Yesterday was the 3 month-iversary of this blog.
3 months
149 posts
≈5,919 views
64 un-friends
Well, I think the trends from a month ago are continuing:
less views than in the first month or so;
still very few comments from those who are viewing;
I think, in general, people are communicating with me less, or ignoring my comments on the facebook— maybe it’s just my imagination, but that’s how it seems.
Lately I’m finding motivation to be an issue. I’ve done less writing lately and more pictures. It’s like I just feel like putting forth the effort. I suppose I’m depressed.
I do tend to get sort of depressed this time of year. I don’t know if the shorter days have any real effect.

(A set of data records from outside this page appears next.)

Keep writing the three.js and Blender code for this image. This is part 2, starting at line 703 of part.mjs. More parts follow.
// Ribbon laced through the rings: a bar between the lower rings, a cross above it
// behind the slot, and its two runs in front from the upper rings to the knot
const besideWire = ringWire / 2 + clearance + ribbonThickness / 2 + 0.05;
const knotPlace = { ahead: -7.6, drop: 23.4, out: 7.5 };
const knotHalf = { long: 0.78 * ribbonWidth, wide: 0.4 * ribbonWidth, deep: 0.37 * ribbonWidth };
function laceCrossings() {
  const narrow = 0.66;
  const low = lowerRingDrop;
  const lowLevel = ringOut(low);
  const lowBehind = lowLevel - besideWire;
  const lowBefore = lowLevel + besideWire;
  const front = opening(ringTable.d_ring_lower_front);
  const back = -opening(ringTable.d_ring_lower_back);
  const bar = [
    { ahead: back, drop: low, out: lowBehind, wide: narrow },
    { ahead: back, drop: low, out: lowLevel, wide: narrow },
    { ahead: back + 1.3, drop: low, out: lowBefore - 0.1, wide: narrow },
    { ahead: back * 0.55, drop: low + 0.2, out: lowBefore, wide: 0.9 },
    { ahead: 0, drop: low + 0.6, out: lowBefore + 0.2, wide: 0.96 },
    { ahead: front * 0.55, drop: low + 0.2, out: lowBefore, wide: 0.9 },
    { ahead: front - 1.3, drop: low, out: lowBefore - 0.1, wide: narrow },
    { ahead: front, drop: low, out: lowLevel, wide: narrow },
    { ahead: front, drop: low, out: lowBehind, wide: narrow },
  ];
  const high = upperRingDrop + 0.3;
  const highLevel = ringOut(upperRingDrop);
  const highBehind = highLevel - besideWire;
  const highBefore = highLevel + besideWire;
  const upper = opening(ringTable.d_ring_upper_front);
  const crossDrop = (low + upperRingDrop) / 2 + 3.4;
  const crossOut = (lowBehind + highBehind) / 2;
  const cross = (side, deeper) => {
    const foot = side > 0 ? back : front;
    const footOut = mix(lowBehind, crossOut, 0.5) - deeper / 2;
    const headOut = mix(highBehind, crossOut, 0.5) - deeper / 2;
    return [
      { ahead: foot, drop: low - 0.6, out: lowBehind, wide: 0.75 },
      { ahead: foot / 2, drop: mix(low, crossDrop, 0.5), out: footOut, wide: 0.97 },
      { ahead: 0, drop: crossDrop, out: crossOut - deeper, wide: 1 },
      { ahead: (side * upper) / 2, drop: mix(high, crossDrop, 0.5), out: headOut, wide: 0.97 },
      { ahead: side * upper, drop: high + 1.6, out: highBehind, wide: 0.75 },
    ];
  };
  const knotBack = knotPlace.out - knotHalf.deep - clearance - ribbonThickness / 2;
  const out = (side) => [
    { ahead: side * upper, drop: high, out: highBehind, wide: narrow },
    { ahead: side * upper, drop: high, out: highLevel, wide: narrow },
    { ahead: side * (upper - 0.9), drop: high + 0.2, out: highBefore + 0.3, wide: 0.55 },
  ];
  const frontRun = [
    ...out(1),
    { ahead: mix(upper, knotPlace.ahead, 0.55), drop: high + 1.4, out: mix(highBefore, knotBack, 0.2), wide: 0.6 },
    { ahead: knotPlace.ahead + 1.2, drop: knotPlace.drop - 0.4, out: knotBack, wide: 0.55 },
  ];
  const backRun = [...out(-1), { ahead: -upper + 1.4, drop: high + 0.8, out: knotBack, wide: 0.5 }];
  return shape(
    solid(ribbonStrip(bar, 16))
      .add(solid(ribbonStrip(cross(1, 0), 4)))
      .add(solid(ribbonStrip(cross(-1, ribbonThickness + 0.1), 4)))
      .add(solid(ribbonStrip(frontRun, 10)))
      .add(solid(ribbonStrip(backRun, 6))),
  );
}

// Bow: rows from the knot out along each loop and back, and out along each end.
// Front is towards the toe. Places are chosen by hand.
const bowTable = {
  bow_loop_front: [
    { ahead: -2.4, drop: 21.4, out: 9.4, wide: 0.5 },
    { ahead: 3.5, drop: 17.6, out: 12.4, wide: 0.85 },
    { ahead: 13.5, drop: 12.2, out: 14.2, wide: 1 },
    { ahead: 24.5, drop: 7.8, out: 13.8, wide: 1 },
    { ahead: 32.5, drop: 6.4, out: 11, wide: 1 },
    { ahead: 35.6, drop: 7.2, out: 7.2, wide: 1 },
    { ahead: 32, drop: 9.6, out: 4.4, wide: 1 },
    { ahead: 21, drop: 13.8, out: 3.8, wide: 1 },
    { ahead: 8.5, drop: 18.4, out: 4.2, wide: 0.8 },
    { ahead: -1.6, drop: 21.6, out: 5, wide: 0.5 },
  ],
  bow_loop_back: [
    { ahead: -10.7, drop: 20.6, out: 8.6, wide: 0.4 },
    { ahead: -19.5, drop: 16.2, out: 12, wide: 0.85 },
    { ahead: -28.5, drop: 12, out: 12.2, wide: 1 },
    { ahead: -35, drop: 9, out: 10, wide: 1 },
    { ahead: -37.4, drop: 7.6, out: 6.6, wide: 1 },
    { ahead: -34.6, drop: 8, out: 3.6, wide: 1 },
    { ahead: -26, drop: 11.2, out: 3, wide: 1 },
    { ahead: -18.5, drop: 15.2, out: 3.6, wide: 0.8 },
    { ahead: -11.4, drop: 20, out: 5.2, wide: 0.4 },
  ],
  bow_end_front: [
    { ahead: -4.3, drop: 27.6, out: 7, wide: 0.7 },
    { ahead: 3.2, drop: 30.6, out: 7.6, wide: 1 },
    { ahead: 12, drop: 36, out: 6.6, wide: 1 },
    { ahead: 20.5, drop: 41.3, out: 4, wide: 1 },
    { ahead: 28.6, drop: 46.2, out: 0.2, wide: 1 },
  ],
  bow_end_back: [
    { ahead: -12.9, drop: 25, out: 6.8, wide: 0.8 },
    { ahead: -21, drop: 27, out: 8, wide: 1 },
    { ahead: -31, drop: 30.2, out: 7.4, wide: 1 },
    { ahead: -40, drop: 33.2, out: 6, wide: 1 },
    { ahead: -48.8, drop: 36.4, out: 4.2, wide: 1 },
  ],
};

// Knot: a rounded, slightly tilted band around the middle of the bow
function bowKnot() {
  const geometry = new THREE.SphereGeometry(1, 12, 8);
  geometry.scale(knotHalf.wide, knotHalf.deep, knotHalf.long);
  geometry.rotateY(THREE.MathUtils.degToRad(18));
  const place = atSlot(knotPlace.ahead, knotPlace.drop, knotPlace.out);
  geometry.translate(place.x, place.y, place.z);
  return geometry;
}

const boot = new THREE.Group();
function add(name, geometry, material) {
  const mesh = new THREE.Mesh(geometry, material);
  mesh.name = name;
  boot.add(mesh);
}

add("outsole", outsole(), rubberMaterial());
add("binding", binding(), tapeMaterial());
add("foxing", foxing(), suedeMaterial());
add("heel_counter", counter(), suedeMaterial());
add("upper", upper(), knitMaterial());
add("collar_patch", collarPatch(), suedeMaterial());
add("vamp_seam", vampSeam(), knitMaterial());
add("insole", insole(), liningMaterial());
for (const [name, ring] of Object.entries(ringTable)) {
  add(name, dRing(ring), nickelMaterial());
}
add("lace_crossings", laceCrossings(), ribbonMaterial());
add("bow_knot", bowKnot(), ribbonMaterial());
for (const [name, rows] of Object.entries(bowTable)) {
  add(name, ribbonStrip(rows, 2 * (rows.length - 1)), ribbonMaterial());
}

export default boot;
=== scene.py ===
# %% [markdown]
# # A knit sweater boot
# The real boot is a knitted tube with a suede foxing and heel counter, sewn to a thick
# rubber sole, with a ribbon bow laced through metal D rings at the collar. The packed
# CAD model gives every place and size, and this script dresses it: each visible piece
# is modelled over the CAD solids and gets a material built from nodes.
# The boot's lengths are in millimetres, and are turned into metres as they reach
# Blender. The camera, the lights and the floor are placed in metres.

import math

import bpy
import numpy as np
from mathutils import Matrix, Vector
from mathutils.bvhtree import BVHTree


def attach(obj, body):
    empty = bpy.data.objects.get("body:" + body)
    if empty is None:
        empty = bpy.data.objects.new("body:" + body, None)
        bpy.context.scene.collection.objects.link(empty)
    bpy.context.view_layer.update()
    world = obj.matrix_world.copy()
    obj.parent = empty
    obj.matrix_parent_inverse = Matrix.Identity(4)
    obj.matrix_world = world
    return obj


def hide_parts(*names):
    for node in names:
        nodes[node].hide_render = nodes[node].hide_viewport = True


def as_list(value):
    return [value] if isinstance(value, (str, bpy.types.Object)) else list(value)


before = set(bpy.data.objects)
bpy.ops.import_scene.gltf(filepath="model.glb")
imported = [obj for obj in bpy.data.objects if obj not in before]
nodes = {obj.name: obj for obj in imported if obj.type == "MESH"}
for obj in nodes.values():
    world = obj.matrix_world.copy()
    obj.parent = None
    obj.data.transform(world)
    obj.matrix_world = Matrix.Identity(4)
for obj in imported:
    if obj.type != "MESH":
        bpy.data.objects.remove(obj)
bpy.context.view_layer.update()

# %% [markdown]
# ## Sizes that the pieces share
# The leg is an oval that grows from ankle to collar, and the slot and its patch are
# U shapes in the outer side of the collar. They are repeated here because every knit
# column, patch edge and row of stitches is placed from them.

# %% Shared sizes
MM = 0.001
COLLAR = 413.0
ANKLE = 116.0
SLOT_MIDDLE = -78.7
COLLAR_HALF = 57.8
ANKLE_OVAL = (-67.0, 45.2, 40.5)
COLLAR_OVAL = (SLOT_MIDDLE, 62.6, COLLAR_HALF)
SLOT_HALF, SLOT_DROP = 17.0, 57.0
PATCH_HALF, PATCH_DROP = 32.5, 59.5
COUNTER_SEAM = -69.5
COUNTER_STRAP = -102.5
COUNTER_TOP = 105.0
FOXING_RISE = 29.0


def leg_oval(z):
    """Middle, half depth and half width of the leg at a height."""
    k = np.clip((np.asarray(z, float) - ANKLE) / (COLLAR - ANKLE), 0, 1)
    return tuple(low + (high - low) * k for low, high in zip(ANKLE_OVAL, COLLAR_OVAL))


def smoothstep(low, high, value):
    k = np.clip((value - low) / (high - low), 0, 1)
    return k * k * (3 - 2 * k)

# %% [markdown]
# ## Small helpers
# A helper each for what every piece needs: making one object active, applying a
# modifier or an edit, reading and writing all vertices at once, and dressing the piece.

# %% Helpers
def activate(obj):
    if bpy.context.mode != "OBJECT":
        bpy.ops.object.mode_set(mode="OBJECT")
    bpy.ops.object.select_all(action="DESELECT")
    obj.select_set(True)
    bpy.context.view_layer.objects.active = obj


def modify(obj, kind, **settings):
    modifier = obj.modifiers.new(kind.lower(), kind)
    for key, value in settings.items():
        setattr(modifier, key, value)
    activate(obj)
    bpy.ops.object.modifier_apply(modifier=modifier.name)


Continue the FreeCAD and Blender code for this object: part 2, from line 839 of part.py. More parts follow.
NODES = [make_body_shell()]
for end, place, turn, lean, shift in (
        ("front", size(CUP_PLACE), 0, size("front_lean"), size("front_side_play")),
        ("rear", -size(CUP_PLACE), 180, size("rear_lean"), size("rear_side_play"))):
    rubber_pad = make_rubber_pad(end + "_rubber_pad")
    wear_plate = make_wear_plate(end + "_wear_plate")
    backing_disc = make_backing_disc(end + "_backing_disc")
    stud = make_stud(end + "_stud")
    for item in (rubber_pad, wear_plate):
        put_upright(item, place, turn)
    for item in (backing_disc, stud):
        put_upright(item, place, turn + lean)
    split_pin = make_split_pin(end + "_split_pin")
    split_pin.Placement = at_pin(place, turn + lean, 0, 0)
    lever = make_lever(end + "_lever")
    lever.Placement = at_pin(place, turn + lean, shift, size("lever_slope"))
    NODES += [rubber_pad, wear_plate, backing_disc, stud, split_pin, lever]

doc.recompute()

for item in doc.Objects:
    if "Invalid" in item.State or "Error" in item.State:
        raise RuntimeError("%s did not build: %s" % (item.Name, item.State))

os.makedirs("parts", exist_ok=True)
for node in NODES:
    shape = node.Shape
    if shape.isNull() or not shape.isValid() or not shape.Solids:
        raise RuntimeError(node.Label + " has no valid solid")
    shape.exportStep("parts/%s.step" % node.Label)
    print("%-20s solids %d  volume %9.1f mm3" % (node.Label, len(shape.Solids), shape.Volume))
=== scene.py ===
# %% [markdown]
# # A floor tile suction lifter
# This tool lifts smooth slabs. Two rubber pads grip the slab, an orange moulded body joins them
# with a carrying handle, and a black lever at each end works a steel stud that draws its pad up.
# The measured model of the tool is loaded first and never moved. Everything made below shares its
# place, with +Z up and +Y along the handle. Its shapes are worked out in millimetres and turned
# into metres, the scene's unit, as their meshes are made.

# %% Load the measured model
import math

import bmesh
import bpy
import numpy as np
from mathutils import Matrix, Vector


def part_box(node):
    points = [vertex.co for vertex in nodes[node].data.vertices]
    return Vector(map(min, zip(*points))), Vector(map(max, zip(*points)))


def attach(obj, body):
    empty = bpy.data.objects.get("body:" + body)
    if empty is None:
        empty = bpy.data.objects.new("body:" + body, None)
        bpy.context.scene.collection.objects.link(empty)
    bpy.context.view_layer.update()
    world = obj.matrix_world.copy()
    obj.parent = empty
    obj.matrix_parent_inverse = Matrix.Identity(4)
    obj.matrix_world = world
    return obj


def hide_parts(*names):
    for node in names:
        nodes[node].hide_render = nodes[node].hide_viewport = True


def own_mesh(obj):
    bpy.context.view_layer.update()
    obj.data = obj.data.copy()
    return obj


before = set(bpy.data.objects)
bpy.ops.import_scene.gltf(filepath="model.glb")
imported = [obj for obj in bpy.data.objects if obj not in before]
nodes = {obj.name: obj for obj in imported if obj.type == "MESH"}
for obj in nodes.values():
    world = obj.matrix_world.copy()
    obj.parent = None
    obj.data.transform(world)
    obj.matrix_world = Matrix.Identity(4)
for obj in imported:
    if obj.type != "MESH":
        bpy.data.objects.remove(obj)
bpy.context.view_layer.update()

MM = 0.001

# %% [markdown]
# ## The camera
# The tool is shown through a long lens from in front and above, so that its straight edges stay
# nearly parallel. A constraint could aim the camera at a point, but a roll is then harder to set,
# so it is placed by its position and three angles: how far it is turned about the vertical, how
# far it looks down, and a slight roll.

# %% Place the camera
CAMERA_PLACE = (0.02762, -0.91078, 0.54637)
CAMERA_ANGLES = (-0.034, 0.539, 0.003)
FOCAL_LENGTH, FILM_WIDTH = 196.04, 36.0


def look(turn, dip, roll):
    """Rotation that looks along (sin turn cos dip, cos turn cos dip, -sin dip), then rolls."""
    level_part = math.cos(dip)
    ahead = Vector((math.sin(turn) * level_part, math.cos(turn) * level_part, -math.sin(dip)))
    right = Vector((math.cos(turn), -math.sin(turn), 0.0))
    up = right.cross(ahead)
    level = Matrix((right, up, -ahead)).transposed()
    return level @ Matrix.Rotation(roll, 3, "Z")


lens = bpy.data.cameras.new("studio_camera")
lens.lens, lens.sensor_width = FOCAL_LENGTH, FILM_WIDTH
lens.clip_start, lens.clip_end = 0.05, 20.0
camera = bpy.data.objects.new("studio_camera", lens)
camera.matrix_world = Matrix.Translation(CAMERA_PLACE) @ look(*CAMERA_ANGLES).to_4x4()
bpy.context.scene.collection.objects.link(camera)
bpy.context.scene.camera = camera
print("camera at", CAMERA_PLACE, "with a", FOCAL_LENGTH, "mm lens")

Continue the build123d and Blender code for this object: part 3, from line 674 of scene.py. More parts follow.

I’m not working at all right now during winter break, and not doing much of anything, really, except sitting around all day watching stuff on the netflix.
My ankle is still a little troubled, although it still seems to be getting better. Maybe I’ll start exercising. A few days ago I really wanted to go for a walk, but the ankle was just too sore. And I’m sure if I would start writing something else—a script—I’d feel better too.
I’ve never been good at inventing things to do to keep busy, just like I have trouble going to bed at a decent hour when I know I don’t have a reason to get up in the morning. I’m not good at fooling myself, or at least fooling myself on purpose. I’m sure I lie to myself about some things, like everybody else. But I really try not to.
Well, if there’s anybody around who’s actually reading this and wants to do something—you know, something free or super-cheap—let me know. I could really use a reason to get off the couch.